Reflections circa 2016

I first learned about neural networks as an undergraduate in the early 1990s, when, judging by the press, Geoff Hinton and his students were going to take over the world. (In "Introduction to Cognitive Science" at Berkeley, we trained a three-layer perceptron to classify characters as "Sharks" or "Jets" using back-propagation; I had no idea what those labels meant because I'd never seen West Side Story.) I then lived through neural nets virtually disappearing from the proceedings of Neural Information Processing Systems, and felt myself very retro for including neural nets the first time I taught data mining in 2006. (I dropped them by 2009.) The recent revival, as "deep learning", is a bit weird for me, especially since none of the public rhetoric has changed. The most interesting thing scientifically about the new wave is that it's lead to the discovery of adversarial examples, which I think we still don't understand very well at all.
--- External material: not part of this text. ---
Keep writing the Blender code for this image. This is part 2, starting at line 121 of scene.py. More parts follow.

The most interesting thing meta-scientifically is how much the new wave of excitement about neural networks seems to be accompanied by forgetting earlier results, techniques, and baselines.

Reflections in 2022

I would now actually say there are three scientifically interesting phenomena revealed by the current wave of interest in neural networks:

  1. Adversarial examples (as revealed by Szegedy et al.), and the converse phenomenon of extremely high confidence classification of nonsense images that have no humanly-perceptible resemblance to the class (e.g., Nguyen et al.);
  2. The ability to generalize to new instances by using humanly-irrelevant features like pixels at the edges of images (e.g., Carter et al.);
  3. The ability to generalize to new instances despite having the capacity to memorize random training data (e.g., Zhang et al.).
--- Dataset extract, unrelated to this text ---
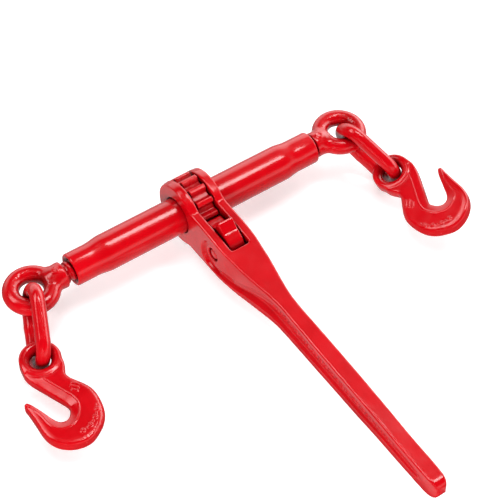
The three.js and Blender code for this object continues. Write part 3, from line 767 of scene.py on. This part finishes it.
def eye_mesh():
    uneven, fine = waves(31, 11), waves(32, 3.6)

    def field(x, y, z):
        eye_dist = np.hypot(x, y)
        ring = np.hypot(eye_dist - EYE_R, z) - EYE_WIRE
        neck_r = table_at(NECK, x[:, 0, 0])[:, None, None]
        neck = rounded(np.hypot(y, z) - neck_r, np.maximum(x - NECK_END, 13.5 - x), 1.3)
        solid = smin(ring, neck, 5.5)
        solid = np.maximum(solid, EYE_HOLE_R - eye_dist - 0.35 * z * z / 4)
        # forging flash left round the rim, and a small round witness mark on the neck
        solid = solid - 0.12 * ridge(z, 0.8) * ramp(eye_dist, 19, 22)
        mark_dist = np.hypot(x - 23.6, y)
        solid = solid - np.where(z > 0, 0.4 * bump(np.abs(mark_dist - 2.8), 1.2), 0.0)
        lumps = ramp(np.hypot(eye_dist - 15.2, z - 6.2), 3.2, 0.6)
        solid = solid - 0.22 * lumps * np.maximum(fine(x, y, z), 0)
        return solid + 0.035 * uneven(x, y, z)

    return surface(field, grid_box((-26, -26, -13), (33, 26, 13), 0.5))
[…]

It's not at all clear how specific any of these are to neural networks. (See, Belkin's wonderful "Fit without Fear" for a status report on our progress in understanding my item (3) using other models, going back all the way to margin-based understandings of boosting.) It's also not clear how they inter-relate. But they are all clearly extremely important phenomena in machine learning which we do not yet understand, and really, really ought to understand.

I'd add that I still think there has been a remarkable regression of understanding of the past of our field and some hard-won lessons. When I hear people conflating "attention" in neural networks with attention in animals, I start muttering about "wishful mnemonics", and "did Drew McDermott live and fight in vain?" Similarly, when I hear graduate students, and even young professors, explaining that Mikolov et al. 2013 invented the idea of representing words by embedding them in a vector space, with proximity in the space tracking patterns of co-occurrence, as though latent semantic indexing (for instance) didn't date from the 1980s, I get kind of indignant. (Maybe the new embedding methods are better for your particular application than Good Old Fashioned Principal Components, or even than kernelized PCA, but argue that, dammit.)

I am quite prepared to believe that part of my reaction here is sour grapes, since deep learning swept all before it right around the time I got tenure, and I am now too inflexible to really jump on the bandwagon.

That is my opinion; and it is further my opinion that you kids should get off of my lawn.